Dans un monde où il est devenu ringard de croire en Dieu, on ne se rend plus compte que nous nous sommes mis à croire en n’importe quoi et en n’importe qui. Nous avons cru un temps que les avancées technologiques de notre modernité dispenseraient – enfin ! – de croire. Or, tout être humain doit rassembler ce qu’il sait dans un récit personnel, il doit croire quelque chose au sujet de ce qu’il sait.

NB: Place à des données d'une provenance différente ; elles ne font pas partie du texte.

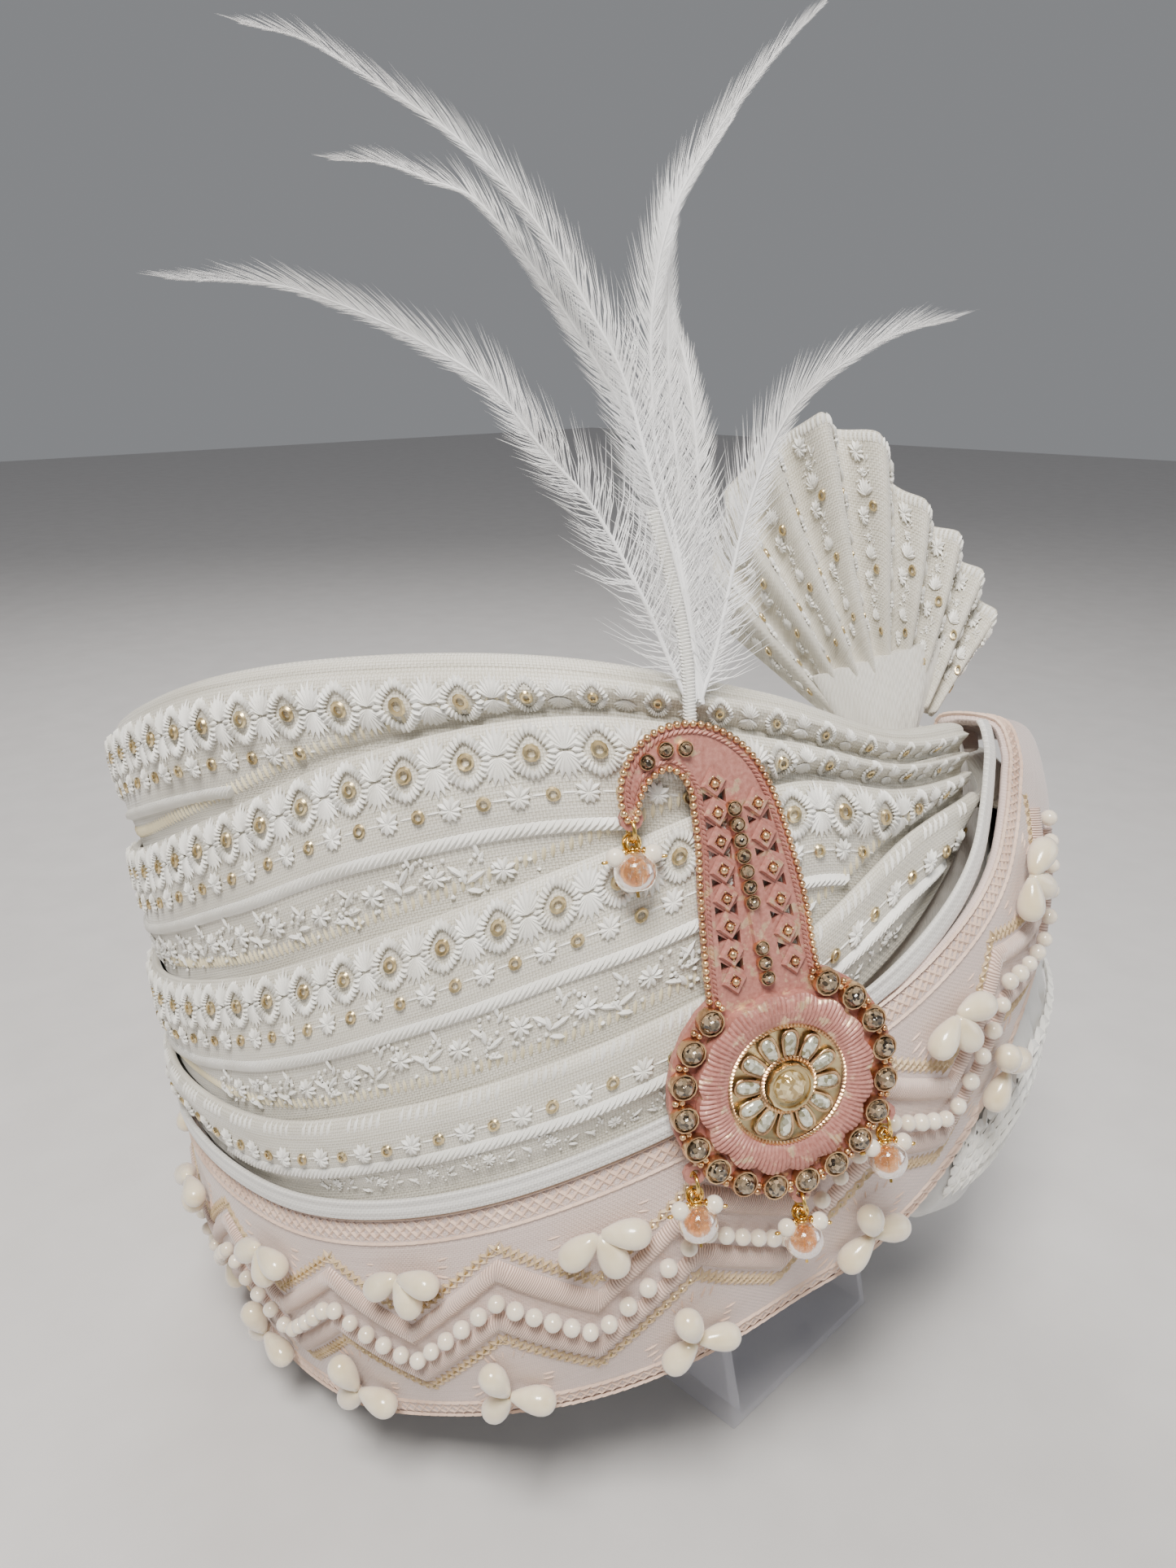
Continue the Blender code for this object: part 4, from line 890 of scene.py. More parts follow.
def crackled_amber():
    """Peach glass with pale cracks down its middle."""
    glass = Finish(
        "crackled_peach_glass", (0.85, 0.36, 0.12), 0.05, Transmission_Weight=0.8, IOR=1.45, Coat_Weight=0.6
    )
    cracks = glass.noise(glass.coords("Object", (2200.0, 2200.0, 180.0)), 1.0, 3.0)
    clouds = glass.noise(glass.coords("Object"), 220.0, 2.0)
    lines = glass.stretch(cracks, 0.56, 0.68, 0.0, 1.0)
    body = glass.blend(glass.stretch(clouds, 0.35, 0.65, 0.0, 1.0), (0.72, 0.28, 0.09), (0.92, 0.52, 0.26))
    glass.colour(glass.blend(lines, body, (0.97, 0.88, 0.80)))
    glass.rough(glass.stretch(lines, 0.0, 1.0, 0.05, 0.3))
    glass.bump(cracks, 0.25, 0.0002)
    return glass.material


def clear_acrylic():
    """Cast acrylic: clear, with faint polishing marks."""
    sheet = Finish("clear_acrylic_sheet", (0.80, 0.79, 0.86), 0.03, Alpha=0.26, Coat_Weight=0.8, IOR=1.49)
    marks = sheet.noise(sheet.coords("Object", (1.0, 1.0, 14.0)), 120.0, 3.0)
    haze = sheet.stretch(marks, 0.3, 0.7, 0.0, 1.0)
    sheet.colour(sheet.blend(haze, (0.74, 0.73, 0.82), (0.88, 0.88, 0.93)))
    sheet.rough(sheet.stretch(marks, 0.4, 0.8, 0.01, 0.06))
    return sheet.material


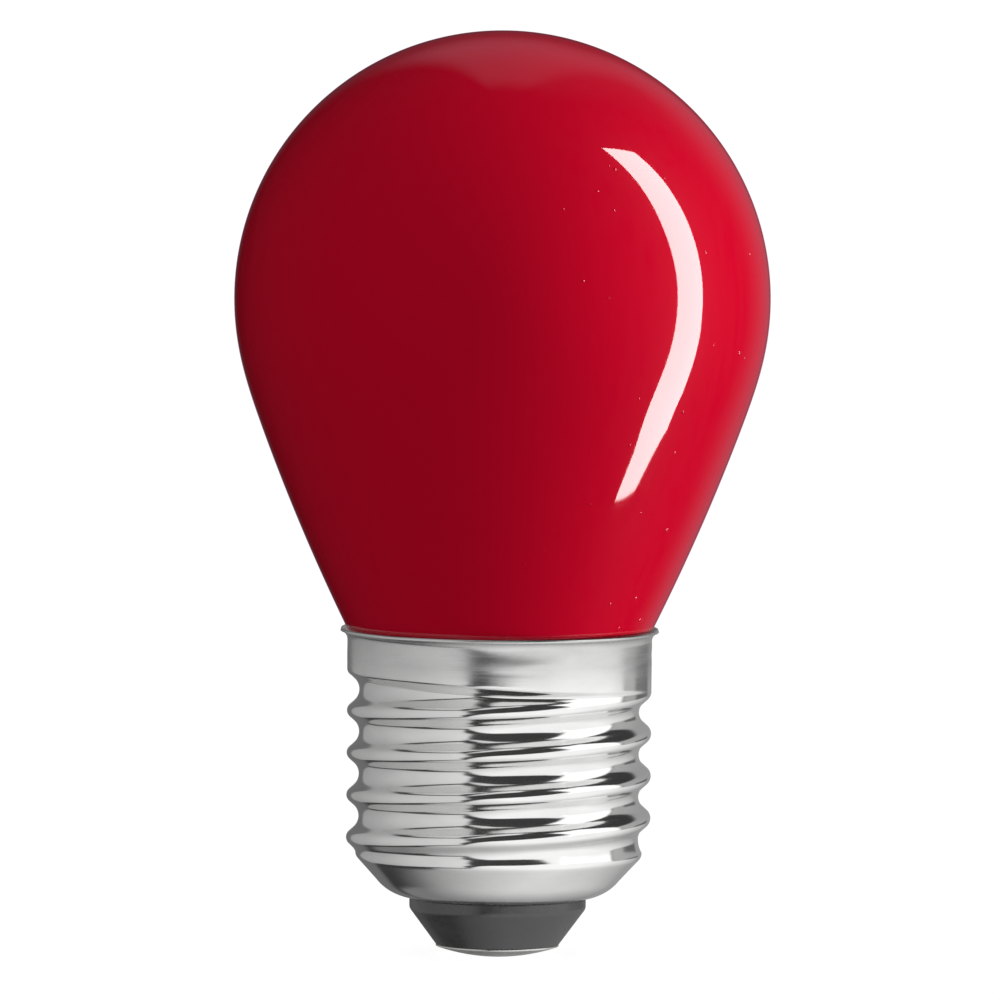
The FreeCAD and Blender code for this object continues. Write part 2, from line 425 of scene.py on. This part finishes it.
def wave_height(from_crest, inset):
    """Height of the rolled wave above its root, from two arcs and the straight flank between them."""
    half = THREAD_PITCH / 2
    sine, cosine = math.sin(FLANK_SLOPE), math.cos(FLANK_SLOPE)
    flank = THREAD_DEPTH * sine / (1 - cosine) - half
    both_rounds = (half - flank * cosine) / sine
    crest_round = CREST_ROUND - inset
    root_round = both_rounds - crest_round
    away = np.abs((from_crest + half) % THREAD_PITCH - half)
    crest = THREAD_DEPTH - crest_round + np.sqrt(np.maximum(crest_round ** 2 - away ** 2, 0))
    root = root_round - np.sqrt(np.maximum(root_round ** 2 - (half - away) ** 2, 0))
    straight = (THREAD_DEPTH - crest_round * (1 - cosine)
                - (away - crest_round * sine) * math.tan(FLANK_SLOPE))
    return np.where(away <= crest_round * sine, crest,
                    np.where(half - away <= root_round * sine, root, straight))


def thread_radius(height, angle, inset):
    """Radius of a face of the sheet at a height and an angle."""
    above_ridge = height - ridge_z - THREAD_PITCH * (angle - RIDGE_START) / TURN
    ridge_turn = (angle - RIDGE_START) / TURN + np.round(above_ridge / THREAD_PITCH)
    groove_turn = (angle - RIDGE_START) / TURN + np.floor(above_ridge / THREAD_PITCH)
    ridge = eased(1 + ridge_turn / RIDGE_FADE_TURNS)
    edge_z = thread_z + GROOVE_EDGE_RISE - GROOVE_EDGE_FALL * (groove_turn - GROOVE_EDGE_TURN)
    groove = eased((edge_z - height) / GROOVE_EDGE_WIDTH)
    hollow = THREAD_DEPTH - wave_height(above_ridge, inset)
    lean = LEAN * np.maximum(1 - (height - thread_z) / LEAN_HEIGHT, 0) ** 2
    return root_radius - inset + lean + ridge * (THREAD_DEPTH - lean - groove * (hollow - lean))


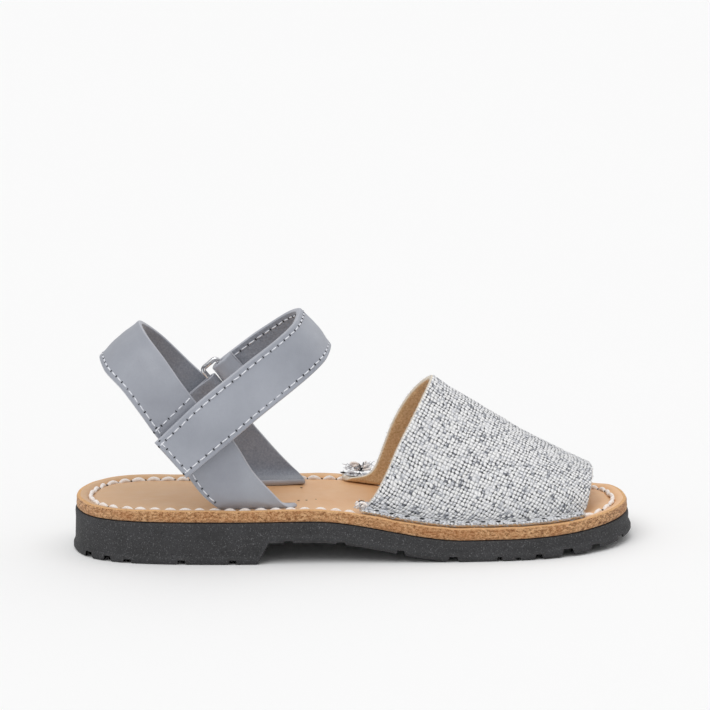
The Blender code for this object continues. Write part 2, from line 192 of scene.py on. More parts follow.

Chacun doit donc se construire une représentation personnelle du sens de sa vie et de l’histoire. Celle-ci relèvera toujours du domaine de la croyance. Dès lors, la victoire contre les fondamentalismes ne viendra pas du rejet d’évocations religieuses dans l’éducation, mais au contraire d’un effort accru de questionnement sur ce que ces traditions pluriséculaires ont légué. Les jeunes français qui sont si aisément manipulés par les réseaux sociaux n’ont pas été éduqués à une réflexion critique sur la foi. Leur disponibilité à croire est totale, leur aptitude de raison critique est faible. Les grands témoins de la foi que furent Maïmonide, saint Thomas d’Aquin ou Ibn Arabi devraient être connus en vertu de leur effort de penser rationnellement la foi en Dieu.

Foi et raison sont ordonnées l’une à l’autre, elles sont ensemble les plus surs garants de l’équilibre psychique et de la fécondité spirituelle des sociétés.